GIVEN MATERIAL
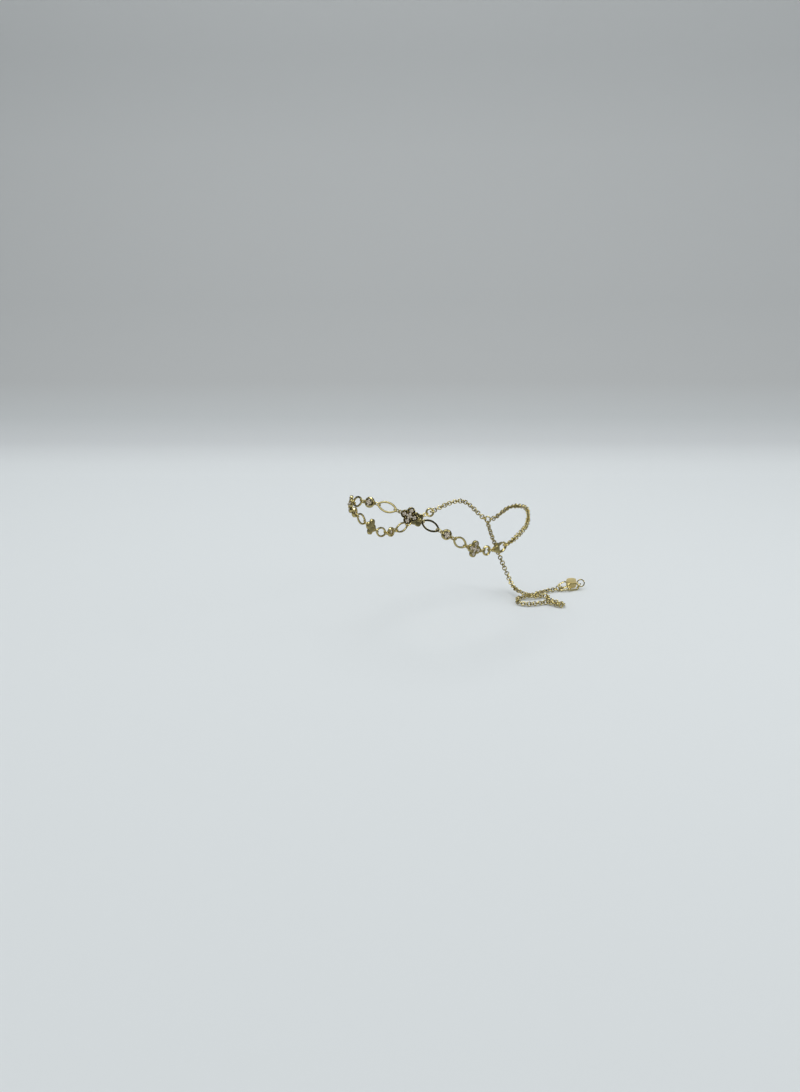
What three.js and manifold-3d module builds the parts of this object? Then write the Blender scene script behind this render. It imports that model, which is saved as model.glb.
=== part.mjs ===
// A gold anklet of clovers, almond frames and round stones, with a lobster clasp, a fine
// chain round the back and a loose end, in the form it has on a left ankle.
// Millimetres, +Z up, the toes towards -Y and the outer side of the ankle towards +X.
// The origin is the point where the ankle's axis crosses the middle of the loop.
import * as THREE from "three";
import { mergeVertices } from "three/addons/utils/BufferGeometryUtils.js";
import Module from "manifold-3d";

const wasm = await Module();
wasm.setup();

// The loop round the ankle: bearing from the toes towards the outer side in degrees, distance
// from the ankle's axis, and height.
const LOOP_STATIONS = [
  { bearing: 0, reach: 46.4, rise: 21.2 },
  { bearing: 22, reach: 42.2, rise: 16.6 },
  { bearing: 44, reach: 38.0, rise: 7.6 },
  { bearing: 67, reach: 31.6, rise: -1.6 },
  { bearing: 90, reach: 31.0, rise: -4.2 },
  { bearing: 106, reach: 32.9, rise: -3.6 },
  { bearing: 124, reach: 36.2, rise: -2.0 },
  { bearing: 142, reach: 42.0, rise: 0.0 },
  { bearing: 158, reach: 47.2, rise: 3.4 },
  { bearing: 174, reach: 49.0, rise: 0.8 },
  { bearing: 189, reach: 49.4, rise: -7.6 },
  { bearing: 204, reach: 46.6, rise: 1.0 },
  { bearing: 224, reach: 40.6, rise: -3.6 },
  { bearing: 247, reach: 34.5, rise: -8.0 },
  { bearing: 270, reach: 31.0, rise: -8.0 },
  { bearing: 293, reach: 31.6, rise: -2.2 },
  { bearing: 316, reach: 37.6, rise: 8.4 },
  { bearing: 338, reach: 43.6, rise: 16.6 },
];
const LOOP_SAMPLES = 3600;
const STRETCH_SPACING = 20;
const ROW_MIDDLE_BEARING = -22.3;
const JUNCTION_BEARING = 189;
const INSTEP_LEAN = 0.3; // how far the pieces on the instep tip their faces upwards

// The sizes of the pieces in the row. A hold is the distance from a piece's middle to the
// point where the connector's wire passes through it, and steps and sides are those of its mesh.
const ALMOND = { length: 8.7, width: 4.7, wire: 0.375, tip: 0.6, hold: 2.975, steps: 26, sides: 6 };
const CONNECTOR = { length: 3.08, width: 2.3, wire: 0.19, roll: 54, steps: 14, sides: 5 };
const CLOVER = { petal: 1.65, offset: 2.05, depth: 1.2, core: 1.3, coreDepth: 1.1, hold: 4.2 };
const CLOVER_EYELET = { radius: 0.64, wire: 0.22, around: 10, sides: 5 };
const BEZEL = { outer: 2.3, depth: 1.6, lip: 0.3, lipFace: 0.2, seatTop: 0.75, seatFoot: 0.95, hold: 2.75 };
const BEZEL_EYELET = { radius: 0.56, wire: 0.2, around: 10, sides: 5 };
const PETAL_STONE = { girdle: 0.85, table: 0.5, crown: 0.34, base: 0.5, offset: 2.25 };
const MIDDLE_STONE = { girdle: 1.25, table: 0.7, crown: 0.42, base: 0.5 };
const ROUND_STONE = { girdle: 1.65, table: 0.95, crown: 0.5, pavilion: 0.95, edge: 0.12, base: 0.3 };
const STONE_SIDES = 8;
const CORE_SIDES = 8;
const PETAL_SIDES = 12;
const BEZEL_SIDES = 16;
const STONE_GAP = 0.12;
const SEAT_LEDGE = 0.35;
const ROW_SIDE = ["marquise", "bezel", "marquise", "clover", "marquise", "bezel", "marquise", "clover"];

// The rings, the clasp and the fine chain.
const END_RING = { radius: 1.85, wire: 0.45, hold: 1.13, reach: 1.12, around: 16 };
const JUMP_RING = { radius: 1.4, wire: 0.25 };
const CLASP = { depth: 1.75, slot: 1.24, bevel: 0.17, pin: 0.3, pinLength: 1.5, hold: 7.37 };
const CLASP_EYELET = { radius: 0.7, wire: 0.29, around: 12 };
const CLASP_BASE = [
  { x: 0.64, y: -0.55 },
  { x: 1.29, y: -1.5 },
  { x: 3.63, y: -2.3 },
  { x: 3.63, y: 1.55 },
  { x: 1.75, y: 1.55 },
  { x: 0.64, y: 0.55 },
];
const CLASP_SLOT = { left: 1.4, right: 5.4, bottom: 0.18, top: 3.9 };
const HOOK = { x: 5.38, length: 3.04, height: 2.05, wire: 0.64, start: -0.78, end: 0.36, steps: 14 };
const HOOK_SIDES = 8;
const PIN_SIDES = 8;
const HOLE_SIDES = 10;
const LEVER = { pivotX: 2.75, pivotY: 1.11, hole: 0.47, depth: 0.94 };
const LEVER_OUTLINE = [
  { x: 2.05, y: 0.73 },
  { x: 3.22, y: 0.53 },
  { x: 6.03, y: 1.52 },
  { x: 6.08, y: 2.34 },
  { x: 3.63, y: 2.05 },
  { x: 2.69, y: 2.75 },
  { x: 1.75, y: 2.69 },
  { x: 1.7, y: 1.87 },
];
const CHAIN_RING = { radius: 1.0, wire: 0.22 };
const BACK_RING = { radius: 1.45, wire: 0.35 };
const CHAIN_DIAMETER = 1.9;
const CHAIN_SIDES = 8;
const RING_STEPS = 14;
const RING_SIDES = 6;
const GAP = 0.2;

// The loose end: it hangs from the back ring behind the heel and lies folded below.
const FLOOR = -43.9;
const LYING = FLOOR + CHAIN_DIAMETER / 2;
const TAIL_ROUTE = [
  { x: -7.7, y: 48.9, z: -9.7 },
  { x: -7.3, y: 51.6, z: -16.0 },
  { x: -6.0, y: 54.2, z: -23.0 },
  { x: -3.6, y: 55.8, z: -30.0 },
  { x: 0.2, y: 55.2, z: -35.6 },
  { x: 4.8, y: 52.8, z: -39.2 },
  { x: 9.4, y: 50.2, z: -40.2 },
  { x: 13.0, y: 49.6, z: -40.6 },
  { x: 16.2, y: 51.2, z: -41.7 },
  { x: 18.2, y: 54.4, z: LYING },
  { x: 19.8, y: 57.6, z: LYING },
  { x: 22.2, y: 58.2, z: LYING },
  { x: 23.6, y: 55.6, z: LYING },
  { x: 26.4, y: 53.9, z: LYING },
  { x: 30.4, y: 53.7, z: LYING },
  { x: 33.8, y: 53.4, z: LYING },
  { x: 34.9, y: 51.6, z: LYING },
  { x: 33.2, y: 50.4, z: LYING },
  { x: 29.6, y: 51.0, z: LYING },
  { x: 26.4, y: 50.2, z: LYING },
  { x: 24.6, y: 47.4, z: LYING },
  { x: 23.0, y: 44.4, z: LYING },
  { x: 20.4, y: 42.0, z: LYING },
  { x: 17.0, y: 41.6, z: LYING },
  { x: 14.2, y: 43.6, z: LYING },
  { x: 13.0, y: 47.2, z: LYING },
  { x: 13.6, y: 51.2, z: LYING },
  { x: 15.2, y: 55.2, z: LYING },
  { x: 15.9, y: 59.6, z: LYING },
  { x: 17.0, y: 64.8, z: LYING },
  { x: 19.1, y: 69.1, z: LYING },
];
const TAIL_STEPS = 56;
const LOOP_CHAIN_STEPS = 22;
const INNER_CHAIN_STEPS = 8;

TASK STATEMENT
Your task is to quote the lines above, beginning with the first and ending with the one that holds "wasm.setup();".

RESULT OF THE TASK
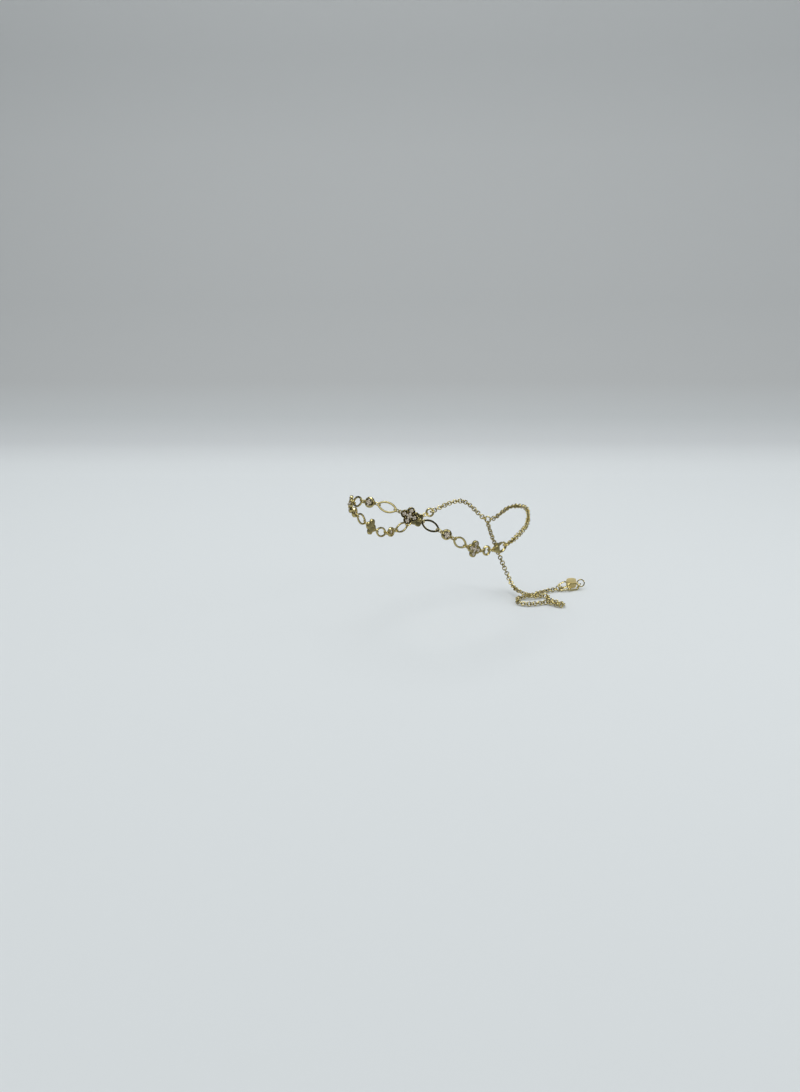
What three.js and manifold-3d module builds the parts of this object? Then write the Blender scene script behind this render. It imports that model, which is saved as model.glb.
=== part.mjs ===
// A gold anklet of clovers, almond frames and round stones, with a lobster clasp, a fine
// chain round the back and a loose end, in the form it has on a left ankle.
// Millimetres, +Z up, the toes towards -Y and the outer side of the ankle towards +X.
// The origin is the point where the ankle's axis crosses the middle of the loop.
import * as THREE from "three";
import { mergeVertices } from "three/addons/utils/BufferGeometryUtils.js";
import Module from "manifold-3d";

const wasm = await Module();
wasm.setup();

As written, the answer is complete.